Clint Eastwood is a fine actor with a soft side too. Did you ever see Million Dollar Baby.

Good flick.

Don't worry, I'll keep your secret.

For a couple of bucks I'll hire the kids down at the corner to sing praises of your virilty. ;)

Posted by: Jack | Jun 5, 2006 7:53:16 PM

I guess something good indeed CAN come out of Nazareth.

Posted by: Scott | Jun 5, 2006 8:40:07 PM

Jaime... At first you think, 'this must be some sort of new-agey act'... but then you realize she's really that nice.

Jack... "or a couple of bucks I'll hire the kids down at the corner to sing praises of your virility. How so? By telling people they're mine? :-)

Scott... Um, ya lost me. How did Nazareth come into this????

Posted by: treppenwitz | Jun 5, 2006 9:05:37 PM

How so? By telling people they're mine? :-)

I could, but first we better hide that cast iron skillet Zahava likes use.

Posted by: Jack | Jun 5, 2006 9:10:37 PM

Oh I just hate it when I have to explain my obtuse comments. It's a quote of Nathaniel in the Gospel of John which he uttered upon hearing from Phillip that they had found the Messiah.

I lived in Berkeley 35 years ago and you could not pay me to go there today and I feel pretty much the same about San Francisco where I also lived once upon a crazy time.

Does that suffice?

Posted by: Scott | Jun 6, 2006 1:29:39 AM

I've thought a lot about this red string and the fears of avoda zara. (I also went through infertility problems and am sensitive to this issue). I think some people read too much into the "object" and the "powers" that it might have, and there is room to fear avoda zara. But there are other people who keep it in the right perspective. My take on it is that one, when you see the string it reminds you of another great woman that suffered the same problem, and had children in the end. Two, when you receive a string from someone else who is thinking of you, it connects you to all of the wonderful people who care about you - and this positive feeling can only help your situation.

Posted by: westbankmama | Jun 6, 2006 10:06:55 AM

As a person who had to try for six years for a baby, and who succeeded finally through IVF, I heartily agree that counting one's chickens is foolhardy, as tough as it is to not do so.

The good news is that pretty much anyone who wants to be a parent can. It just may be through adoption or foster parenting, etc.

Posted by: Alice | Jun 6, 2006 6:34:27 PM

Now I must go find those books! Funny, I always thought of myself as "not a fan of Steinbeck", though every single book of his that I read I enjoyed. They CAN be very sad, though. I'm very happy for Andrea and hope that everything continues to go well for her. Thanks for introducing the news in such a sensitive manner.

P.S. A little off-topic, but I was away and didn't have a chance to wish you Chag Sameach, so I hope you had a good Shavuot!

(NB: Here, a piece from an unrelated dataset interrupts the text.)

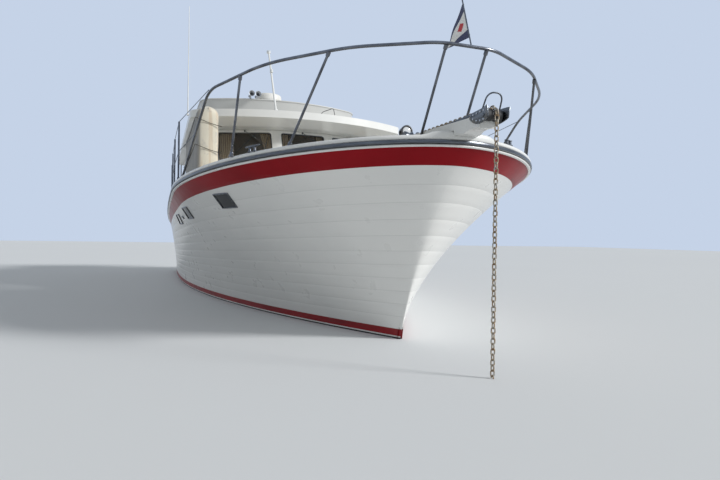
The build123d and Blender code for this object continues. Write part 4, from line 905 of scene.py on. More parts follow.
deckGear = {
    # node: finish, body, slot, eased edge
    "deck": ("nonSlip", "hull", "deck_cream", 0),
    "house_side_port": ("house", "hull", "house_white", 0.006),
    "house_side_starboard": ("house", "hull", "house_white", 0.006),
    "house_aft_wall": ("house", "hull", "house_white", 0.006),
    "house_front": ("house", "hull", "house_white", 0.012),
    "boat_deck": ("house", "hull", "house_white", 0.018),
    "flybridge_coaming": ("coaming", "hull", "house_white", 0.010),
    "helm_console": ("house", "hull", "house_white", 0.012),
    "helm_seat": ("house", "hull", "house_white", 0.012),
    "trunk_cabin": ("house", "hull", "house_white", 0.004),
    "hatch_coaming": ("trim", "hull", "trim_white", 0.006),
    "hatch_lid": ("trim", "hatch_lid", "house_white", 0.003),
    "saloon_door": ("teakUp", "saloon_door", "teak", 0.003),
    "door_window": ("glass", "saloon_door", "glazing", 0),
    "saloon_sole": ("teak", "hull", "teak", 0),
    "windscreen": ("glass", "hull", "glazing", 0),
    "side_windows": ("glass", "hull", "glazing", 0),
    "engine": ("engine", "hull", "engine_paint", 0.02),
    "propeller": ("bronze", "propeller", "bronze", 0.002),
    "propeller_shaft": ("steel", "propeller", "stainless", 0),
    "rudder": ("bottom", "rudder", "bottom_paint", 0),
    "swim_platform": ("teak", "hull", "teak", 0.008),
    "helm_wheel": ("steel", "helm_wheel", "stainless", 0),
    "deck_posts": ("steel", "hull", "stainless", 0),
    "flybridge_ladder": ("teakUp", "hull", "stainless", 0.004),
    "whip_mount": ("steel", "hull", "stainless", 0.004),
    "vhf_whip": ("trim", "vhf_whip", "mast_white", 0),
    "bow_roller": ("rubber", "bow_roller", "roller_rubber", 0.003),
    "anchor": ("zinc", "hull", "galvanised", 0.003),
    "pennant_staff": ("rub", "hull", "stainless", 0),
}


def buildCarriedNodes():
    for node, (look, body, slot, bevel) in deckGear.items():
        smoothCopy(node, node + "_finished", look, body, slot, bevel)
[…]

Posted by: Irina | Jun 7, 2006 2:35:25 AM

I love her photos...such a nice, joyful, fulfilling, happy, wonderful post! Made my day!

Posted by: aliyah06 | Jun 8, 2006 8:25:31 AM

Jack... Smart move.

Scott... Did you really think I would catch that? Note to readers: Christian theological references need to be explained here... preferably with pictures and arrows. :-)

Westbankmama... I agree with you and really don't feel strongly about it. I was actually relieved when Zahava told me about the blue string option because I hated the idea of being in the same club as Madonna. :-)

Alice... Wise words. Thanks.

Irina... Thanks. We had a great time. I highly recommend those two books... as well as my third favorite of his; Tortilla Flat.

Aliyah06... You should make a habit of visiting her site. Whenever I need a little inspiration/push to think positively about something I usually find it over there.